**DIRECTIONS**
Check each line of the listing below for the string "hidden", and copy the ones that have it.

**SUPPLIED RECORDS**

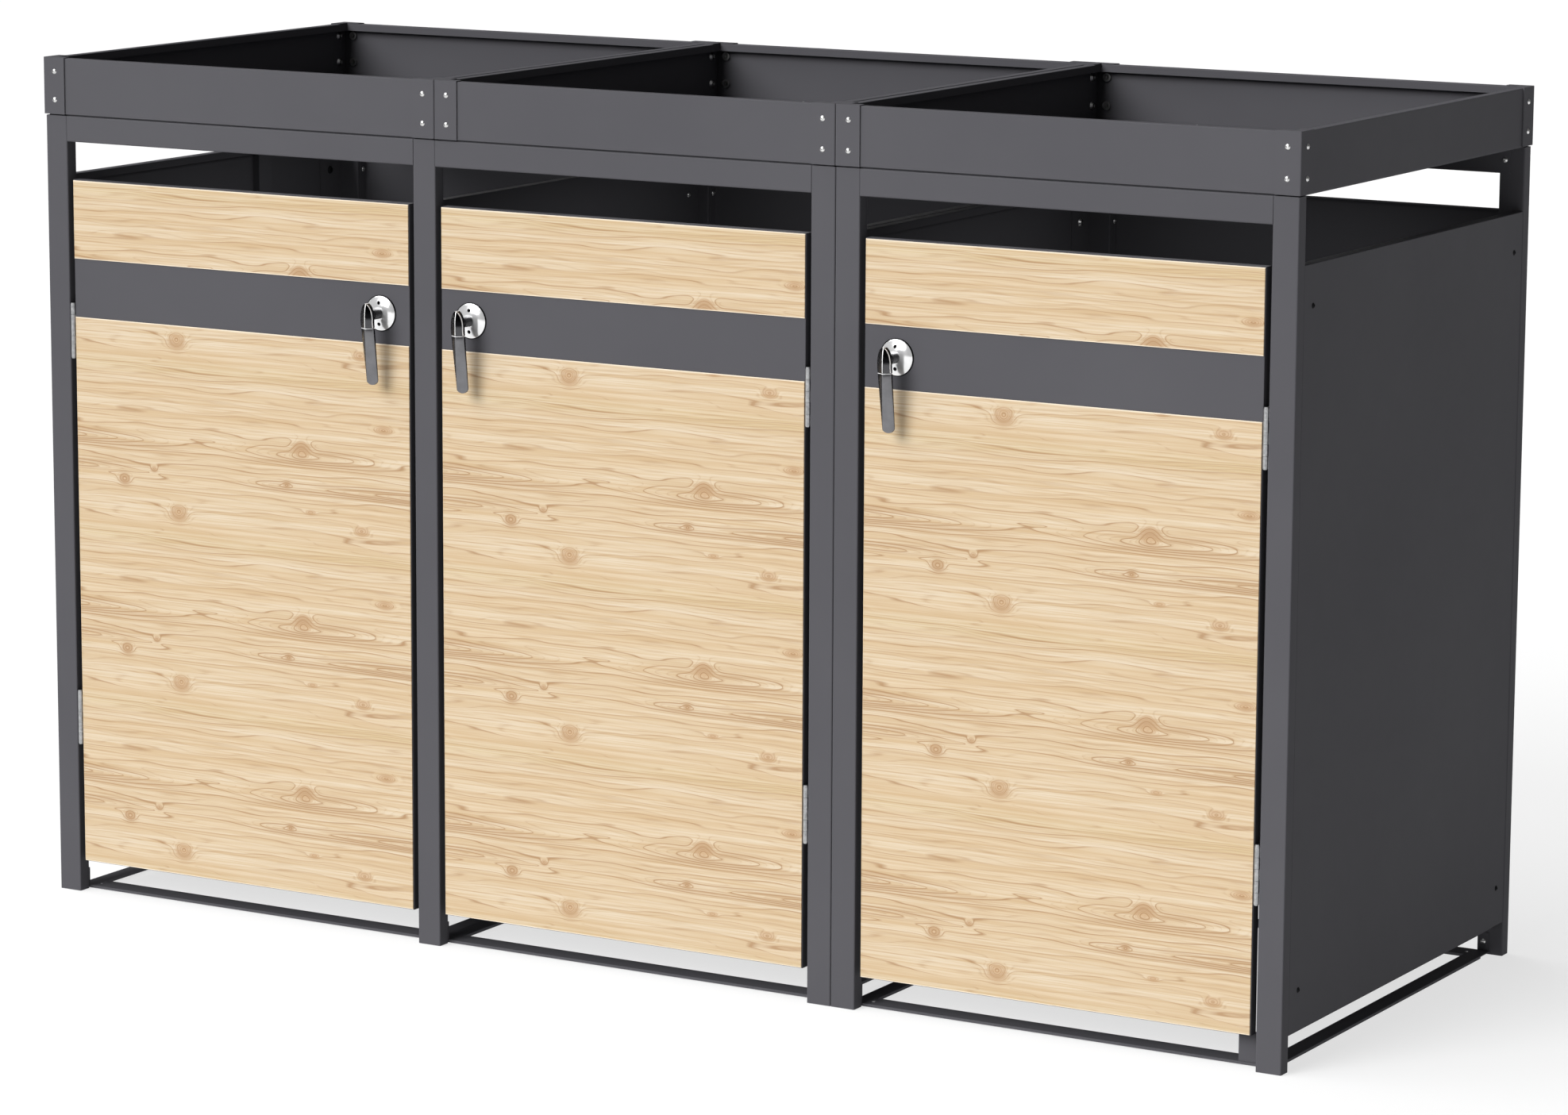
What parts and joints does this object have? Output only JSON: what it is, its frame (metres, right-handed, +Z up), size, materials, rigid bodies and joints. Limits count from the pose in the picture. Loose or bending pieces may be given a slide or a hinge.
...
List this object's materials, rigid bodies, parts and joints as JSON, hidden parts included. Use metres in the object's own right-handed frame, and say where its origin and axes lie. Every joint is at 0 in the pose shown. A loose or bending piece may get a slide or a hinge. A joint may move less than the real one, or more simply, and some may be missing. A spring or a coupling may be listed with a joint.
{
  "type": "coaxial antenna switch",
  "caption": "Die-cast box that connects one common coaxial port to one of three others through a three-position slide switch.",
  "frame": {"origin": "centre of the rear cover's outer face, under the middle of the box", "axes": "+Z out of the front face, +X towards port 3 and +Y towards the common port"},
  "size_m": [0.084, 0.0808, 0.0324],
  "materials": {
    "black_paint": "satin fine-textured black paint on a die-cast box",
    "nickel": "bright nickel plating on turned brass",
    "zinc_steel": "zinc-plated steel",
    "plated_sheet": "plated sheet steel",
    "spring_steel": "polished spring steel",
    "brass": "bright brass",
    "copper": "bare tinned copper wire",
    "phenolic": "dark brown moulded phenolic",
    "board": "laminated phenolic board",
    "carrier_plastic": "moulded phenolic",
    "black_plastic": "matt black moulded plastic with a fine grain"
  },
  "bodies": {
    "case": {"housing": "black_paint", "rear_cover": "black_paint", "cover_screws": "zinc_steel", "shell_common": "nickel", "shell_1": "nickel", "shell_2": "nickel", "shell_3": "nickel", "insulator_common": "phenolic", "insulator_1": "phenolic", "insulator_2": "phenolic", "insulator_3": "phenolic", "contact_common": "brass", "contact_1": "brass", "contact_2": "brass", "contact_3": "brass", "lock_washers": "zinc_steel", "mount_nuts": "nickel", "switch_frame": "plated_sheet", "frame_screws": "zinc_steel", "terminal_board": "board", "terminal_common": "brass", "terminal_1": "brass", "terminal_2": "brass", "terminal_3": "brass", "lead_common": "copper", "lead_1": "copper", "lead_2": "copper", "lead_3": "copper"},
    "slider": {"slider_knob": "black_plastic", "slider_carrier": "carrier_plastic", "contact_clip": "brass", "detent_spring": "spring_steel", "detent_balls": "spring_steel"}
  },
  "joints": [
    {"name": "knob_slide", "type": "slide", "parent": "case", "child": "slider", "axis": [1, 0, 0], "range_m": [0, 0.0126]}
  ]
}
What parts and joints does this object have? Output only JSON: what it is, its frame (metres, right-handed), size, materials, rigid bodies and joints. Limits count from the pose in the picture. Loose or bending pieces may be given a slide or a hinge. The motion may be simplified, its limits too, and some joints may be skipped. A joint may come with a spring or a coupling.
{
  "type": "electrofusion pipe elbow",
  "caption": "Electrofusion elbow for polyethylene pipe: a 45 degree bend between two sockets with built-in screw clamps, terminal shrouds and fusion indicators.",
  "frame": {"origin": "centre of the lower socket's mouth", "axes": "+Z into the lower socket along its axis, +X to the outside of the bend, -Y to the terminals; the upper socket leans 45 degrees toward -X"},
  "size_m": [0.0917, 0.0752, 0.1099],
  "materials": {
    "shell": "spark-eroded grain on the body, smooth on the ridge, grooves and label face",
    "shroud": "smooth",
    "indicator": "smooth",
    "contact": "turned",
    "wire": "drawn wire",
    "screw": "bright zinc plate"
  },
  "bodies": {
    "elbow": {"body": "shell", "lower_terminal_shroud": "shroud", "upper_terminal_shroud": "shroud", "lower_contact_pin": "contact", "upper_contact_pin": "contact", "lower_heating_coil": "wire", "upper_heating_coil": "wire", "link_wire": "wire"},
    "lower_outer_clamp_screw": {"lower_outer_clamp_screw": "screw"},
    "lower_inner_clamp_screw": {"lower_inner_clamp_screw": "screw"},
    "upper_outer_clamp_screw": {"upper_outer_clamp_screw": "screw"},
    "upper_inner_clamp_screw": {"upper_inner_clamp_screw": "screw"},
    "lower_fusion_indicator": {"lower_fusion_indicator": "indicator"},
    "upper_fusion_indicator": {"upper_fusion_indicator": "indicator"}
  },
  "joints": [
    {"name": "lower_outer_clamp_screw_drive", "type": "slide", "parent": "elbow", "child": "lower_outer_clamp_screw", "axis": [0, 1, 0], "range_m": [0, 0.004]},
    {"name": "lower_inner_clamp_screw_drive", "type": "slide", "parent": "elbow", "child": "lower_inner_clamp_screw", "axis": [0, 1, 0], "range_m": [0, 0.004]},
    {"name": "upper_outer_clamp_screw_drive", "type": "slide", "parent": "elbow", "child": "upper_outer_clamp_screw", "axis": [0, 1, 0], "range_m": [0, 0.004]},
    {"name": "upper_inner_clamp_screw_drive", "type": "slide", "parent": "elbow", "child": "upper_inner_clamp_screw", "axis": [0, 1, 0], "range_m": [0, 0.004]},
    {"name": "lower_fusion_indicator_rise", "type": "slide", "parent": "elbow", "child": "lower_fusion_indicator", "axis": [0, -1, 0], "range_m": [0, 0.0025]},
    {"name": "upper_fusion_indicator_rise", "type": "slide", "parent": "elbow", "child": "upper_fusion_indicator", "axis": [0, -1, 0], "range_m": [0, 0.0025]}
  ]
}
...
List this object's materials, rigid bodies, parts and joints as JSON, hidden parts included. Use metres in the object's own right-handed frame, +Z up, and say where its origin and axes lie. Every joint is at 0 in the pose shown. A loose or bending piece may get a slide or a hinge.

**FINAL RESULT**
List this object's materials, rigid bodies, parts and joints as JSON, hidden parts included. Use metres in the object's own right-handed frame, and say where its origin and axes lie. Every joint is at 0 in the pose shown. A loose or bending piece may get a slide or a hinge. A joint may move less than the real one, or more simply, and some may be missing. A spring or a coupling may be listed with a joint.
List this object's materials, rigid bodies, parts and joints as JSON, hidden parts included. Use metres in the object's own right-handed frame, +Z up, and say where its origin and axes lie. Every joint is at 0 in the pose shown. A loose or bending piece may get a slide or a hinge.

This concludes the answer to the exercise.